The question of how voters learn about the economy underlies a fundamental decision that empirical researchers rarely consider. Scholars usually employ economic data maintained and distributed by government agencies or international organizations that have been repeatedly and often dramatically revised since their initial release: the release that receives the most attention in the press. If voters learn about the economy from direct experience, then using revised economic estimates is indeed, albeit unwittingly, correct since revised economic figures more accurately reflect the true state of the economy. If, however, voters learn about the economy from the media, then the initial economic reports, the real-time data, offer the most relevant economic information.

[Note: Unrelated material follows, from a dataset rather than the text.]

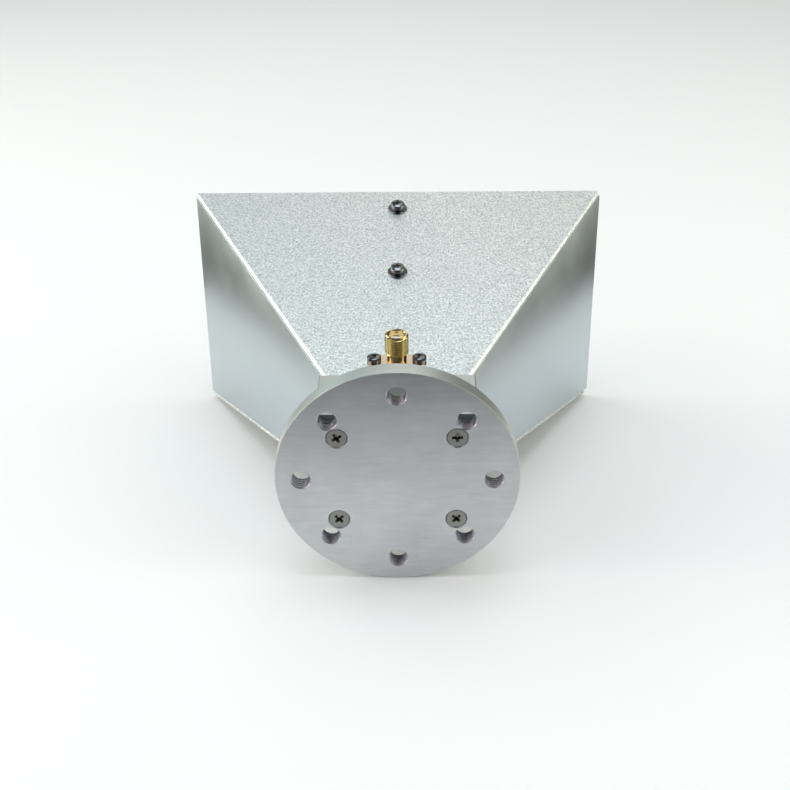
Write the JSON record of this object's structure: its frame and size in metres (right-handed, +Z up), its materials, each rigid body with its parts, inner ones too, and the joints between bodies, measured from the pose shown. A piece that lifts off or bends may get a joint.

We embrace this distinction, not only to investigate the consequences of data vintage on forecasting, but also as an opportunity to test how voters learn about the economy. We replicate four forecasting models for US presidential elections with both vintage and real-time data. Our results reveal that revised data are not better data when it comes to capturing the underlying data generating process associated with voting. Despite more accurate estimation of economic conditions, revised economic figures are poorer predictors of out-of-sample election outcomes. We first demonstrate a significant positive relationship between the number of economic data revisions and absolute forecasting error. We then compare forecasting models that are fit with real-time data to current practice, which attenuates differences by using real-time data for the single out-of-sample election year prediction (but revised data for fitting the model). Models that are fit on both types of data yield similarly sized prediction errors but the advantage of real-time data seems to grow with time. As economic time series get longer, the average number of data revisions rises and the performance of most-recent vintage data relative to real-time data deteriorates, despite the additional degrees of freedom. All four models show a trend toward greater absolute prediction errors from models fit following current practice. This is what we would expect if voters learn about the economy from the media.
Revisions and their implications
Economic data are frequently revised. The US Bureau of Economic Analysis (BEA) usually publishes a first estimate of quarterly economic data 1–2 months after the end of each quarter. The BEA then revises this estimate in subsequent issues of the Survey of Current Business (SCB). Initial estimates are almost always revised but older data also do not escape change. Even economic estimates for quarters that are years or decades in the past can still be revised. Economists are conscious of these frequent and substantial data revisions and their implications for economic forecasts (Croushore and Stark, 2003; Runkle, 1998). Election forecasters, less so.
What do economic data revisions mean for election forecasting models? The relevance of data revisions might not be apparent in a single forecast of a given election. Such a forecast, say in 1992 for that year’s election, would use the same 1992 data to calculate the forecast that the BEA initially published and that the media and, therefore, voters relied on. When forecasting the subsequent 1996 election, however, forecasters would use an updated time series of growth rates. That time series would not only contain up-to-date growth rates for the years between 1992 and 1996 but also revised growth rates for 1992 and prior years. An out-of-sample forecast for the 1992 election conducted in 1996 therefore delivers a different forecast than the original 1992 forecast. This principle applies to any election and chances are that the error in subsequent out-of-sample forecasts, despite using generally improved estimates of economic performance, will be greater. We discuss this issue in greater details below.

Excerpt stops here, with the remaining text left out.